Na amizade ou no amor conjugal o amante descobre no amado aquilo que o torna único como pessoa, o sentido da sua existência no mundo e a beleza dessa existência em particular bem como a sua necessidade, isto é, a Vontade mesma de Deus realizada por meio dessa vida humana. Isto não é só compreendido intelectualmente, mas sentido com o coração. Esta vida te encanta de modo especial, porque ela, de algum modo, diz respeito a você e ao sentido da sua própria existência. É como se essas duas vidas estivessem conectadas desde a eternidade, como se devessem realizar juntas um sentido que as transcende. A união dessas almas é bela e cheia de significado, e dessa união nascem novas riquezas para a vida de cada uma em particular, nascem novos incentivos, novas possibilidades de ação, novas intepretações. Nessa misteriosa união, mundos são compartilhados, vidas humanas se confundem: eu tenho consciência de que participo da vida do outro e a atualizo para ele enquanto ele significa o mesmo para mim. É como se caminhássemos juntos e nos encontrássemos numa mesma região da existência, como que vizinhos espirituais. Um entende a vida do outro e vê que ela é bela e necessária, e se anima com a sua existência na medida em que esta ilumina a dele própria. É quando o sentido da existência do amado enriquece e embeleza o sentido da existência do amante, e este assim o sente e o deseja. A relação entre o amor conjugal e o sentido da vida é complexa: Na paixão, tem-se a impressão de que o amado é o sentido da vida do amante, como se este tivesse nascido para conhecer aquele. Isso acontece porque o amor, afetando o núcleo da subjetividade do indivíduo, está presente em todas as áreas da sua vida; mas não é verdade que só o amor conjugal basta, ao contrário, ele deve ser repetidamente

deixado para trás e realimentado para que não pereça. Assim, o homem precisa deixar seu lar e sua esposa para ir a guerra, se ocupando das coisas do mundo, e atuar no mundo, para depois voltar para a sua esposa, coração do seu lar, e seu próprio coração, e aí repousar e se revigorar para novamente voltar à ação. O homem age porque sabe para onde irá voltar. A mulher, por seu lado, se ama, deve guardar o seu coração, e esconder o coração do seu homem em seu próprio coração, de modo a não envergonhá-lo – o desejo do homem pela sua mulher é algo que não deve ser compartilhado.
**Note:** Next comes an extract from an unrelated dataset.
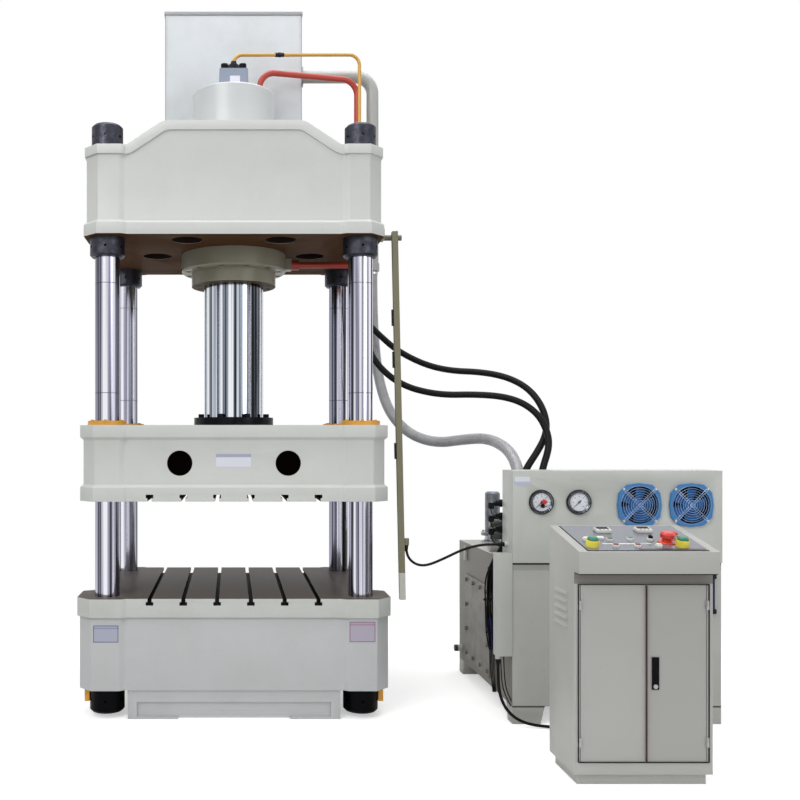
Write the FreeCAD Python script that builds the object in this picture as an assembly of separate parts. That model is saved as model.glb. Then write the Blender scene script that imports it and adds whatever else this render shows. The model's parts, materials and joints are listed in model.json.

A mulher trai o seu marido quando aceita os desejos de outro homem. A mulher está sempre à espera do seu homem, e seu coração aberto ao coração dele; por isso ela ouve de longe ele chegando, sempre desejando recebe-lo de volta, acolhendo-o no que é dele, no que guardou só para ele. A mulher que ama é guardiã do coração do homem – um homem feliz é aquele que pode confiar na mulher amada. Mas a mulher também está no mundo, no “submundo”, isto é, no mundo das relações sociais mais sutis e determinantes, aonde as primeiras coisas acontecem, nas relações entre famílias. Então, existe essa dualidade: amor conjugal e amor pelo mundo; nenhuma das duas coisas pode ser excluída do sentido da vida. O homem se realiza tanto no amor quanto no mundo, e um não pode ser sem o outro. No amor, ele escapa do mundo para se deleitar na amada, e, no mundo, ele deixa a amada para cumprir a sua missão e chamado. A volta para a amada representa a volta à matéria prima, à potência, e a ida para o mundo representa o ato de ser. (Se um homem não é casado, o seu lar é seu próprio coração; mas se ele tem uma esposa, o seu coração é o coração dela). Esses dois movimentos são necessários à vida humana, e ninguém pode se realizar somente em um deles.

O ser homem e o ser mulher não é algo que possa ser definido ou explicado de modo absoluto, mas existe uma rede de analogias que diferenciam o ser homem do ser mulher, sendo que um sexo se remete diretamente ao outro em todas essas analogias. Essa rede de analogias forma o tecido mesmo da vida humana na sua diferenciação enquanto homem ou mulher.